§ **Task requirements**: List each line of the data that holds the string "Write".

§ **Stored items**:
###

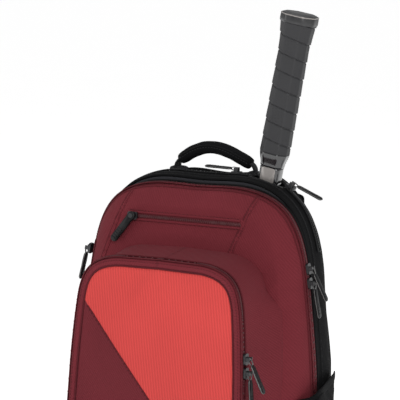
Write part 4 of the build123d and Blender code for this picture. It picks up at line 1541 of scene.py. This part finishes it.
for slider, pull in PULLS.items():
    dress(slider, M["gunmetal"], 0.0004)
    pin, axis, down, out = axes_of(pull)
    if pull == "welt_pull":
        face = np.array(JOINTS[pull + "_swing"]["axis"], float)
        face /= np.linalg.norm(face)
        across = np.cross(face, down)
        blade = stadium(0.0094, -0.0048, 0.0400, 0.0044)
        slab(
            "welt_pull_blade", pin, across, down, face, blade,
            ((0.0006, -0.0012), (0.0, -0.0006), (0.0, 0.0006), (0.0007, 0.0013)), M["rubber"], pull
        )
        stand_for("welt_pull")
        for k in range(5):
            at = pin + down * (0.022 + 0.0034 * k)
            rib = np.array([at - across * 0.0030, at, at + across * 0.0030]) + face * 0.0012
            part(
                sweep(f"welt_pull_rib_{k}", rib, np.tile(face, (3, 1)), oval(0.0014, 0.0012, 8), M["rubber"]),
                pull
            )
        continue
    # wire link round the pin, then a moulded tab with a bright rim
    t = np.linspace(0, 2 * np.pi, 28, endpoint=False)
    link = np.stack([0.0019 * np.cos(t), 0.0030 + 0.0044 * np.sin(t)], axis=1)
    ring_pts = pin + np.outer(link[:, 0], out) + np.outer(link[:, 1], down)
    part(
        sweep(pull + "_link", ring_pts, np.tile(axis, (28, 1)), oval(0.0010, 0.0030, 10), M["edge"], True),
        pull
    )
    shape = stadium(0.0088, 0.0068, 0.0418, 0.0032)
    taper = 0.80 + 0.20 * np.clip((shape[:, 1] - 0.0068) / 0.012, 0, 1)
    shape[:, 0] *= taper
    slab(
        pull + "_tab", pin, axis, down, out, shape,
        ((0.0008, -0.0013), (0.0002, -0.0009), (0.0002, 0.0009), (0.0008, 0.0013)), M["rubber"], pull
    )
    stand_for(pull)
    rim = pin + np.outer(shape[:, 0], axis) + np.outer(shape[:, 1], down)
    part(
        sweep(pull + "_rim", rim, np.tile(out, (len(rim), 1)), oval(0.0007, 0.0012, 8), M["edge"], True), pull
    )
    for k in range(4):
        at = pin + down * (0.0260 + 0.0036 * k)
        for side in (-1, 1):
            rib = np.array([at - axis * 0.0028, at, at + axis * 0.0028]) + out * side * 0.0012
            part(
                sweep(
                    f"{pull}_rib_{k}_{'a' if side < 0 else 'b'}", rib, np.tile(out, (3, 1)),
                    oval(0.0013, 0.0010, 8), M["rubber"]
                ),
                pull
            )

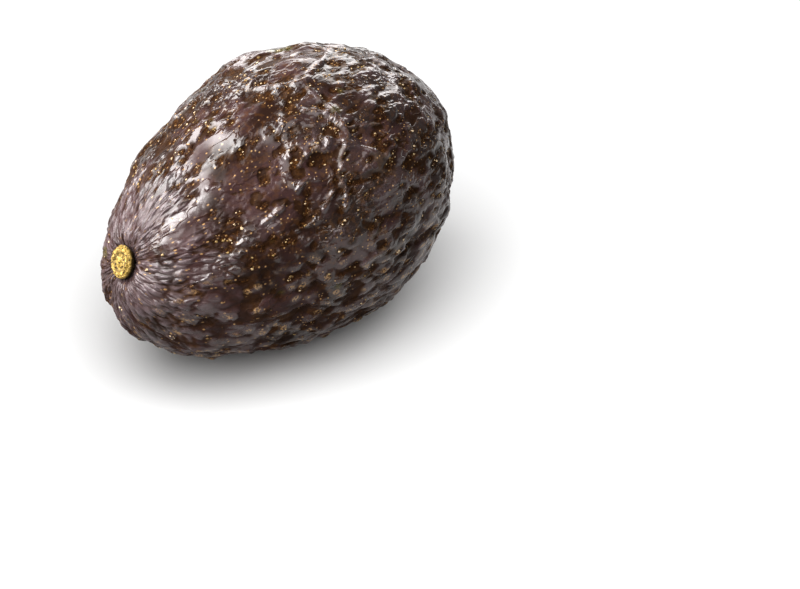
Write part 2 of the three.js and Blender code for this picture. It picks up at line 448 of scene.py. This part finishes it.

###

§ **Answer to the problem**:
Write part 4 of the build123d and Blender code for this picture. It picks up at line 1541 of scene.py. This part finishes it.
Write part 2 of the three.js and Blender code for this picture. It picks up at line 448 of scene.py. This part finishes it.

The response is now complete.